5 thoughts on “An plea for Real Things”

  1. hrumph. much as i love the Golden Compass, and much as i’m happy that it will (presumably) gain some popularity with the Potter-lovin’ crew if it’s filmed, I’m not happy to hear it’s a film project at all, much less a CGIfied film project. I can’t imagine all three books could be filmed (at least as “kids’ movies”) without losing their thematic heart, and would hate to see the material watered down.

    although, hey, at least it won’t be a sequel or an inferior remake. who was the author who had the line about how his books hadn’t been ruined; they were right on the shelves where they’d always been? i can never remember.

  2. Please note that it’s only my assumption that they’re using CGI, but honestly, I think it’s a pretty safe one. I can’t imagine, for example, any movie project this decade bringing the armored bears to life with people in enormous armored bear outfits.
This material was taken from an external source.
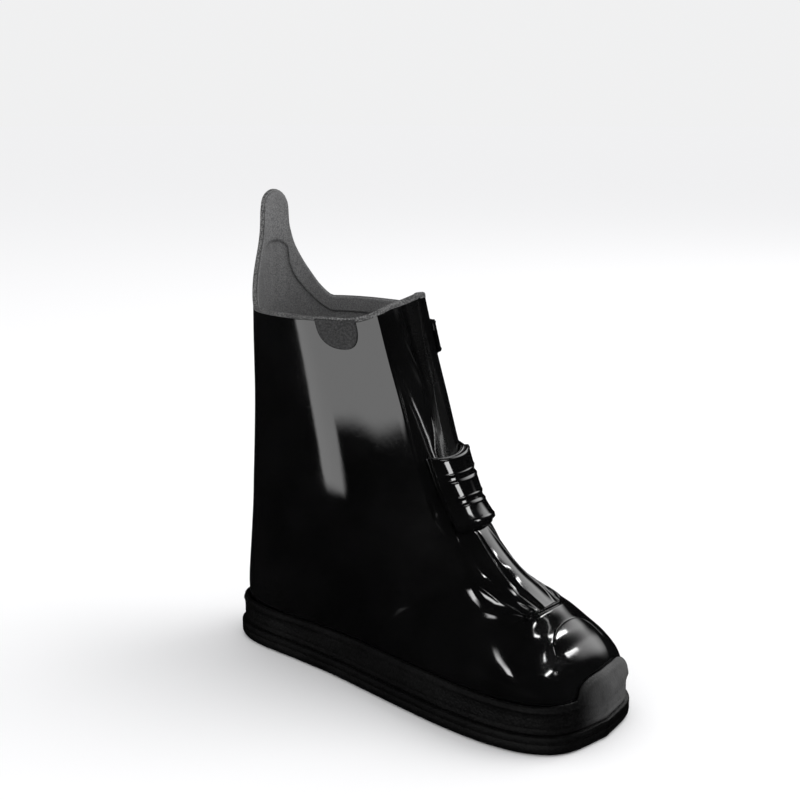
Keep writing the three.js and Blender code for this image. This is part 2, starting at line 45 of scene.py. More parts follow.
# The lofted form of the boot, in millimetres, with the heel at y = 0 and the toe towards -y.
# Each row: along, up, back along, back up, the width it follows, share of that width, belly,
# squareness in front and behind, drift to the side.
foot = {"length": 316, "ball": 118, "heel": 87, "shaft": 106, "top": 272, "instep": 140, "sole": 13}
soleTop = foot["sole"] + 0.35
rows = [
    (0.456, 2.0, 0.045, 2.0, "shaft", 1.0, 0.52, 2.6, 2.2, 0),
    (0.492, 1.727, 0.038, 1.727, "shaft", 0.99, 0.52, 2.6, 2.2, 0),
    (0.53, 1.485, 0.032, 1.42, "shaft", 0.965, 0.51, 2.55, 2.2, 0),
    (0.566, 1.265, 0.022, 1.136, "shaft", 0.93, 0.5, 2.45, 2.25, 0),
    (0.603, 1.083, 0.0125, 0.858, "shaft", 0.89, 0.48, 2.35, 2.35, 0),
    (0.642, 0.93, 0.005, 0.605, "heel", 1.03, 0.46, 2.25, 2.5, 0),
    (0.687, 0.82, 0.0, 0.384, "heel", 1.01, 0.44, 2.2, 2.8, 0),
    (0.725, 0.735, 0.001, 0.18, "heel", 1.0, 0.42, 2.15, 3.2, 0),
    (0.753, 0.68, 0.02, 0.035, "heel", 0.99, 0.4, 2.1, 3.8, 0),
    (0.778, 0.625, 0.13, 0.0, "heel", 1.0, 0.38, 2.1, 4.6, 0.01),
    (0.804, 0.575, 0.28, 0.0, "ball", 0.8, 0.37, 2.1, 5.0, 0.018),
    (0.832, 0.525, 0.43, 0.0, "ball", 0.89, 0.36, 2.1, 5.0, 0.012),
    (0.861, 0.475, 0.57, 0.0, "ball", 0.96, 0.36, 2.15, 5.0, 0.0),
    (0.889, 0.41, 0.69, 0.0, "ball", 1.0, 0.38, 2.2, 5.0, -0.012),
    (0.924, 0.345, 0.81, 0.0, "ball", 0.975, 0.4, 2.25, 5.0, -0.028),
    (0.962, 0.27, 0.908, 0.0, "ball", 0.85, 0.42, 2.3, 4.5, -0.042),
    (0.989, 0.18, 0.973, 0.01, "ball", 0.57, 0.46, 2.3, 3.5, -0.05),
    (1.0, 0.09, 1.0, 0.09, "ball", 0.0, 0.5, 2.3, 2.3, -0.05),
]
last = len(rows) - 1


def heightOf(up):
    if up <= 1:
        return soleTop + up * (foot["instep"] - soleTop)
    return foot["instep"] + (up - 1) * (foot["top"] - foot["instep"])


measured = np.array([
    (r[0] * foot["length"], heightOf(r[1]), r[2] * foot["length"], heightOf(r[3]), r[5] * foot[r[4]] / 2,
     r[6], r[7], r[8], r[9] * foot["ball"])
    for r in rows
])
extended = np.vstack([2 * measured[0] - measured[1], measured, 2 * measured[-1] - measured[-2]])


def smooth(low, high, value):
    t = np.clip((value - low) / (high - low), 0, 1)
    return t * t * (3 - 2 * t)


def bell(value, width):
    return np.exp(-(value / width) ** 2)


def blended(station):
    station = np.asarray(station, float)
    index = np.minimum(np.floor(station).astype(int), last - 1)
    t = (station - index)[..., None]
    before, start, end, after = (extended[index + k] for k in range(4))
    slope, endSlope = (end - before) / 2, (after - start) / 2
    return start + t * (slope + t * (3 * (end - start) - 2 * slope - endSlope
                                     + t * (2 * (start - end) + slope + endSlope)))


# Half outline of the pull tab as half width and rise over the low rim, rounded through its own table.
tabTable = np.array([
    (0, 82), (5.7, 80.8), (11.1, 76.3), (13.5, 68.9), (14.9, 54.1), (18.3, 41.8), (23.8, 30.3), (30.6, 18),
    (36, 8.2), (42, 0.0), (46, -0.4),
])


def roundedTab():
    ext = np.vstack([[-5.7, 80.8], tabTable, [50, -0.4]])
    t = np.linspace(0, 1, 30, endpoint=False)[:, None]
    out = []
    for k in range(len(tabTable) - 1):
        a, b, c, d = ext[k:k + 4]
        slope = (c - a) / 2
        out.append(b + t * (slope + t * (a - 2.5 * b + 2 * c - d / 2 + t * (1.5 * (b - c) + (d - a) / 2))))
    out = np.vstack(out)
    out[:, 0] = np.maximum.accumulate(out[:, 0] + np.arange(len(out)) * 1e-4)
    return out


tabCurve = roundedTab()
rimDip = 10
liftEnd = 2.4


def rimLift(turned, sideways):
    turn = np.abs(turned)
    tab = np.where(turn > math.pi / 2, np.interp(np.abs(sideways), tabCurve[:, 0], tabCurve[:, 1]), 0)
    tab = np.where(np.abs(sideways) > 46, 0, tab)
    corner = 5.5 * bell(turned - 0.5, 0.34) - 2.2 * bell(turned + 0.5, 0.3)
    return np.maximum(tab, 0) - rimDip * smooth(0.2, 0.95, turn) + corner


def form(angle, station):
    station = np.asarray(station, float)
    v = blended(station)
    along, up, backAlong, backUp, half, belly, squareFront, squareBack, drift = (v[..., k] for k in range(9))
    turned = np.arctan2(np.sin(angle), np.cos(angle))
    c, s = np.cos(turned), np.sin(turned)
    square = (squareFront * (1 + c) + squareBack * (1 - c)) / 2
    reach = (np.abs(c) ** square + np.abs(s) ** square) ** (-1 / square)
    t = belly + np.where(c > 0, 1 - belly, belly) * reach * c
    sideways = half * reach * s
    fade = 1 - np.minimum(station / liftEnd, 1)
    lift = rimLift(turned, sideways) * fade * fade
    back = -(backAlong + t * (along - backAlong))
    return np.stack([drift + sideways, back, backUp + t * (up - backUp) + lift], -1)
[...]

    I also can’t imagine some of the Golden Compass on film; it would honestly be way too violent.

    Even Tom Stoppard’s name on the project gives me little solace, since he’s rumored to have script doctored some of the dialogue in Revenge of the Sith. I have to say, this was not evident in the finished product.

  3. Well, that’s how I felt about the Harry Potter films. I resisted seeing them as long as possible. I still think the first two films stink. The third film is better, but the first two sort of ruined me, so it’s hard to have perspective. The books and my imagination did a vastly superior rendition.

    One note about early films… while I totally agree with you on basically all of your points, and while you know that I adore old movies, I feel I should acknowledge that filmmakers sometimes hurt animals in those early movies. Some of those horses didn’t fare so well.

  4. I didn’t know they were making a movie of The Golden Compass. I don’t think I’ll see it – don’t need to, already read the book.

    What one hopes is that the movie will send those kids of today in search of the book, and they will enjoy how much more they can get out of it. It’s excellent for distribution of the book, and for the whole series. I am in favor of this, though I wasn’t as enthralled with His Dark Materials as I was told that I ought to be.

    (I did like them very much, and I was engrossed, and I do appreciate my friends giving them to me, but I can’t help but be contrary when I am given books and told how amazing they are, and how much better than Harry Potter. I loved the bears and the beautiful descriptions, but I thought the religion was a bit heavy-handed. And they weren’t anything _like_ Harry Potter, so it was a unfair comparison based in my friends’ own contrariness – “these books came out at the same time as Harry Potter and Harry Potter gets all the media hoopla, and these books are real and meaningful and imaginative and deep and Harry Potter is nothing more than a marketing empire.”

    You know, I liked the first two Harry Potter movies quite a bit, but I thought the third one was too compressed and rushed. Plus I got sick of looking at Hermione’s boobs.

  5. Sarah, I never wrote my full review of His Dark Materials, but the abridged version is that I loved the first, and was profoundly disappointed with the next two. I have very little stomach for fantasy books as a genre, but every so often, some fantasy book will get me more excited and stick with me more deeply than the vast majority of the more “serious” stuff I read. So I’ve thought a lot about what separates what I like from what I don’t. And I think the difference is that in good fantasy, the world seems discovered rather than invented, and it illuminates the real world in a way that would be difficult or impossible without the imaginary element.

    In the second two books of His Dark Materials, I definitely agree that the religion gets heavy handed. In general, I think the world(s) of the second two books stop seeming ‘discovered’, stop having the grounding in a real imaginary world; it all just degenerates into an axe-grinding polemic. The idea that consciousness categorically changes with puberty also bugged me a lot.

    I’ve heard it compared to Harry Potter, too, and I don’t get that either.

    I still think the 3rd HP movie was the best of the lot. I see your point that it felt rushed; the edits were really quick and there was a lot of overlapping dialogue. The one thing that bugged me most was the weird sepia-toned coloring. I didn’t mind Hermione’s boobs, but I do think whats-her-name is a bit cute to be Hermione. Why I think I really liked it… I was going to say that it captured the spirit of the book, but I don’t think that’s quite it. It actually did take some liberties with the book, not just in plot but in the characters and in the whole spirit of the thing. But that’s part of it; I think it was a good movie, not just the literal, canonical movie version of a Harry Potter book.

    I also tend to have the same reaction when someone really wants me to like something, so I’m sympathetic to a fellow counter-contrarian. At least when I’m not the one being the contrarian. My life as a contrarian sounds like a good post for another day.